Daten bleiben Eigentum
Adamos versetzt Maschinenbauer also in die Lage, ihren Kunden mit geringem Aufwand erprobte Lösungen für die digital vernetzte Produktion anzubieten. So soll es Maschinenbauern beispielsweise ermöglicht werden, ihre Produkte über die Cloud aus der Ferne zu warten. Durch die Daten, die die Maschinen übermitteln, lässt sich ein allfälliger Wartungsbedarf frühzeitig erkennen und gleichzeitig die Produktion planen – Stichwort: Predictive Maintenance. Auch könnten dann gleich automatisch Ersatzteile bezogen werden, um ein weiteres Anwenderbeispiel anzuführen. Und trotz aller Funktionen müssten die Firmen die Daten ihrer Maschinen und Anlagen nicht aus der Hand geben, sondern könnten diese vielmehr dazu nutzen, die zukünftige Entwicklung der Maschinen zu verbessern.
Software AG statt SAP
Eine solche Cloud-Lösung vollständig selbst zu entwickeln, wäre etwa für DMG Mori gar nicht in Frage gekommen. „Das hätte viel zu lange gedauert und viel zu viel Geld gekostet", sagt Vorstandvorsitzender Christian Thönes. Außerdem wäre es laut Thönes auch fraglich gewesen, ob man die dafür nötigen Mitarbeiter überhaupt gefunden hätte. Diesen Part übernimmt bei Adamos nun die Software AG, die ihr geballtes Knowhow in das Joint Venture einbringt – und damit im Grunde auch das stabile Fundament bildet. „Die Technologieführerschaft und die digitale Kompetenz der Software AG basieren auf Investitionen im Gesamtvolumen von mehr als einer Milliarde Euro“, verdeutlicht Karl-Heinz Streibich, Vorstandsvorsitzender der Software AG, den Einsatz. Das Unternehmen aus Darmstadt „betreut“ jetzt quasi die Adamos-Plattform, die alle Werkzeuge zur Erfassung, Speicherung und Auswertung der gewonnenen Daten zur Verfügung stellt. Auf diese Daten kann dann jeder Partner seine eigenen Applikationen aufsetzen und für seine Kunden anpassen. Übrigens: Die Partnerwahl fiel deswegen auf den zweitgrößten deutschen Softwareanbieter, weil die Software AG – im Gegensatz zum IT-Riesen SAP – dazu bereit ist, nicht selbst an die Endkunden heranzugehen. Es ist eine „Partnerschaft auf Augenhöhe“, wie Thönes und Thomas Spitzenpfeil, Vorstand der Carl Zeiss AG, unisono ergänzen.
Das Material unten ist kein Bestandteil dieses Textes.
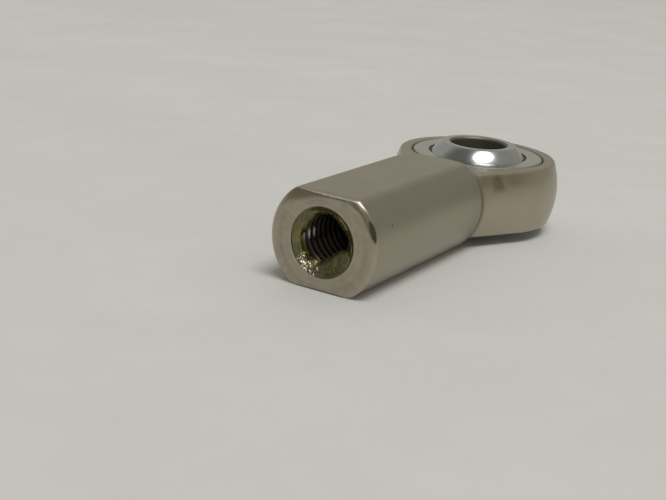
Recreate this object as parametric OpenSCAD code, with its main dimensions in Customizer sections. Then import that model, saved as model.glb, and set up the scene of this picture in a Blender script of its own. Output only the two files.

Einstiegsticket ab 300.000 Euro
Eine Partnerschaft auf Augenhöhe dürfen auch zukünftige Partner erwarten, wie die Adamos-Gründer bekräftigen. „Wir bieten gerade mittelständischen Maschinenbauern einen Weg, um schnell in die digitale Welt zu kommen", wirbt Dürr AG Vorstandsvorsitzender Ralf W. Dieter. Man kenne die Probleme der Kleineren, eine Teilnahme an der Plattform rechne sich daher selbst für Firmen mit nur 20 Mitarbeitern. Ein entsprechendes „Einstiegsticket“ ins Joint-Venture gibt’s übrigens ab wohlfeilen 300.000 Euro. „Ein einzelnes Unternehmen bräuchte tausende Leute und jahrelang Zeit, um die Kompetenz für ein solches Angebot aufzubauen", rührt Thönes kräftig die Werbetrommel. „Wir sind durch die Allianz deutlich schneller." Und das soll sich schlussendlich auch auf die weiteren Entwicklungskosten auswirken.
Adamos versus Axoom
Offiziell gestartet, wurde Adamos per 1. Oktober – mit 60 Millionen Euro und rund 200 Mitarbeitern im Rücken. Hauptsitz ist in Darmstadt. Adamos sei damit kein Start-up, sondern bereits voll im Saft, heißt es seitens der Gründer. Ein kleiner Seitenhieb auf Axoom, wo man ja seit 2015 einen vergleichbaren Plattformansatz verfolgt. Allerdings wurde Axoom vom Maschinengiganten Trumpf als Start-up gegründet. Dieser firmentechnische Hintergrund ist es übrigens auch, warum kleinere Maschinenbauer Axoom eher mit Vorsicht begegnen würden, munkelt man jedenfalls in der Branche. Dass die Zeit im Kampf um die Plattform-Poleposition drängt, brachte Frank Riemensperger, Chef des Beratungsunternehmens Accenture in Deutschland, erst kürzlich in der Frankfurter Allgemeinen Zeitung auf den Punkt. Demnach seien derzeit mehr als 1.000 Plattformen für Industrie 4.0 in der Entwicklung. Neben SAP und Siemens bieten auch Konzerne wie Bosch, MAN, Deutsche Telekom, General Electric oder Microsoft Instrumente an, um die Produktion zu digitalisieren. Wie Riemensperger gegenüber der FAZ weitere ausführte, könnten sich am Ende zwei oder drei Plattformen je Branche etablieren. Und bei dieser elitären Gruppe möchte natürlich auch Adamos dabei sein.